• TO BE DONE:
Extract each line from the entries below that has the string "scene" in it.

++++ EXTRACTED MATERIAL

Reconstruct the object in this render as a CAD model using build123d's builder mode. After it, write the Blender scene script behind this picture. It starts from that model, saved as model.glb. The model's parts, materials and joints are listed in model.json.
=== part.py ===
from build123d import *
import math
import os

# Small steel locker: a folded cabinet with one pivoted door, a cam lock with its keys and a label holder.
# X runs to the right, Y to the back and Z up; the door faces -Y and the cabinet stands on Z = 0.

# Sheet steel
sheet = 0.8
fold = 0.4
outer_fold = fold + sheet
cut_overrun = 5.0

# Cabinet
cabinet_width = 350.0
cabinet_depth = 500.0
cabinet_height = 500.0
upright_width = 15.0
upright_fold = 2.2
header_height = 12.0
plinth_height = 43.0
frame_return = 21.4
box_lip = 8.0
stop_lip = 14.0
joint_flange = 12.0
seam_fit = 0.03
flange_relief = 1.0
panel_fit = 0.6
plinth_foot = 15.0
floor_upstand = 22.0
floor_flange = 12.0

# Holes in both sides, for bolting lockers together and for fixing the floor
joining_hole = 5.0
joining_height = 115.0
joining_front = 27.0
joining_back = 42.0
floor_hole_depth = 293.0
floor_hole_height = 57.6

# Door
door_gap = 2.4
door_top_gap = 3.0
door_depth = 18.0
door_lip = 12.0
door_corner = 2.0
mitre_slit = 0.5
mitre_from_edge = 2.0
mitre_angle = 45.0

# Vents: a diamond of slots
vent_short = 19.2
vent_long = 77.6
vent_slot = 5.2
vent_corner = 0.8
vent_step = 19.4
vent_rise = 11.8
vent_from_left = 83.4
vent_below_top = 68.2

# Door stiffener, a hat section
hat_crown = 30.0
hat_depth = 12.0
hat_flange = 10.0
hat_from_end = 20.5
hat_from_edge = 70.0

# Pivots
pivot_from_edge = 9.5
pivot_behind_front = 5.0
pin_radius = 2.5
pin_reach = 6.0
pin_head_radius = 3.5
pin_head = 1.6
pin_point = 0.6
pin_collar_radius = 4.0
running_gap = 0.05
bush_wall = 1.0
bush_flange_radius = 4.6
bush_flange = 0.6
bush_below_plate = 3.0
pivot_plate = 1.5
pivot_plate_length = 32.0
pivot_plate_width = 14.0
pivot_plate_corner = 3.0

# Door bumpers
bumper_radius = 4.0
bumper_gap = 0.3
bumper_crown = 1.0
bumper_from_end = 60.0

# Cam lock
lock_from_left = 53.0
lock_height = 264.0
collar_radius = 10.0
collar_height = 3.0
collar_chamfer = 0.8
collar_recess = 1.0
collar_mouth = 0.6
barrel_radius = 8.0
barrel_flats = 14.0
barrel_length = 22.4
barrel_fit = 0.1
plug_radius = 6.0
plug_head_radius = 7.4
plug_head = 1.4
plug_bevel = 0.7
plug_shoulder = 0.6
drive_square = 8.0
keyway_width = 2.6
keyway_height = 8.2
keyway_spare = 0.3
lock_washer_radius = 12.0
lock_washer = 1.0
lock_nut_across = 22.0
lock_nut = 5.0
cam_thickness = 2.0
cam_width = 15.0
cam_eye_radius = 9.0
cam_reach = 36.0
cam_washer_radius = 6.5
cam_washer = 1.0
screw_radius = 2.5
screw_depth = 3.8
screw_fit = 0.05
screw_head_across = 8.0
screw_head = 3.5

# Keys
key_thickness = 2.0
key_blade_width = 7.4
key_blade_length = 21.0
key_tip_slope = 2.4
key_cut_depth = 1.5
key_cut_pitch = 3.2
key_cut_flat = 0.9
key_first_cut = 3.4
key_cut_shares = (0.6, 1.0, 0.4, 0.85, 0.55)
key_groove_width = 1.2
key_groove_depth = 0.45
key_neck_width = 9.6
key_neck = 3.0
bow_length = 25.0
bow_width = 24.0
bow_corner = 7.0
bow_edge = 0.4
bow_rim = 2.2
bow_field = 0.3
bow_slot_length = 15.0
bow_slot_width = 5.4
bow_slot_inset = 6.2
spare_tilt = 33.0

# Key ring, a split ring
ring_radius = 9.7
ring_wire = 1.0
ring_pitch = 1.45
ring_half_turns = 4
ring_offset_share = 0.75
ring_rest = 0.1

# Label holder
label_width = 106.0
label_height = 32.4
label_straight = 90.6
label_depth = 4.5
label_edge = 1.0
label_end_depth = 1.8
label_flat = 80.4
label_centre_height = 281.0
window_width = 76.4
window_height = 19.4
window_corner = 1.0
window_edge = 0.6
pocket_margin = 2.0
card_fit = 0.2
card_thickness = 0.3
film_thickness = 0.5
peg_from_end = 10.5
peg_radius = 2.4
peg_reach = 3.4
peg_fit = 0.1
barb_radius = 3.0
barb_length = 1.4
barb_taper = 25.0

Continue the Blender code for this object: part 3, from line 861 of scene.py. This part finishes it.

++++++++

• EXERCISE ANSWER:
Reconstruct the object in this render as a CAD model using build123d's builder mode. After it, write the Blender scene script behind this picture. It starts from that model, saved as model.glb. The model's parts, materials and joints are listed in model.json.
Continue the Blender code for this object: part 3, from line 861 of scene.py. This part finishes it.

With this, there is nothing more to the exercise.